Observing how people make investment decisions has been part of my life since 1975. Over that time the “gospel” of long term investing has been preached consistently, yet just like the messages in other preachings, many go their own way with suboptimal or disastrous results. In his post entitled“Investors Behaving Badly” colleague Russ Thornton shares the results of the most recent Dalbar study of “investor” results and how that differs from “investment results”; a difference of over 6% PER YEAR over 20 years. During this time the study points out the average holding period is 3 years. It’s important to keep in mind, that the average is just that, the average. What this means to me is, for every investor that held for 20 years, there must be a whole lot of folks that are into short term trading and bring the average to what it is.
Just like a sailor needs to adjust the sails for a change in the wind, being a long-term investor does not mean that you shouldn’t ever adjust your portfolio to align it with your current objectives, or get rid of an obviously poor performer. Yet, if you need to change everything frequently there may be an issue with your investment selection methodology.

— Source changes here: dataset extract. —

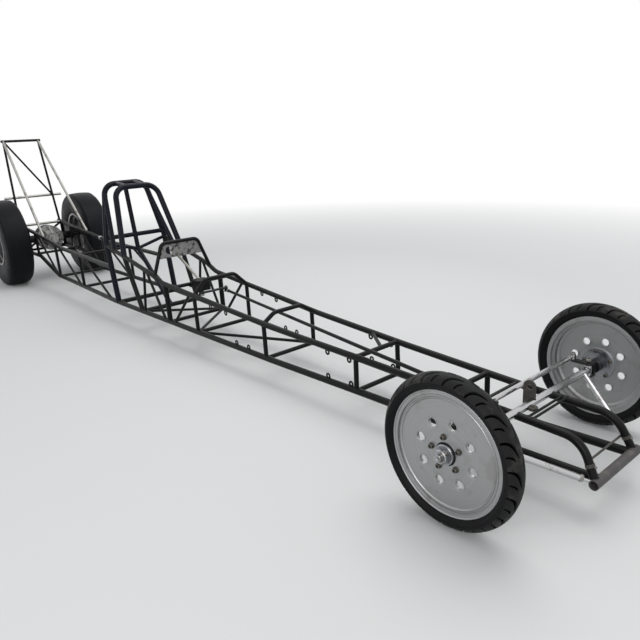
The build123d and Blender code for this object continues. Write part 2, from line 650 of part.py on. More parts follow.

The other issue is fear. I’m reminded of a piece we put on the blog about a year ago entitled “Scary Times”. There is no question that the emotion of fear will often cause people to make decisions that don’t have favorable results. It seems like having a long- term strategy is so easy to do. Why doesn’t everyone adhere to it? As business philosopher, writer and speakerJim Rohn often quipped “The reason that people don’t do the easy things they can do to make them successful is because it is also easy not to”. It is easy to sit in cash on the sidelines, easy to move the money to something else that looks better “today” and a whole host of other emotional reasons that will offer temporary comfort OR exhilaration. Successful investing is not a game, but a process that if followed carefully and diligently leads to a high probability of success. Objective advice and guidance can often make the difference.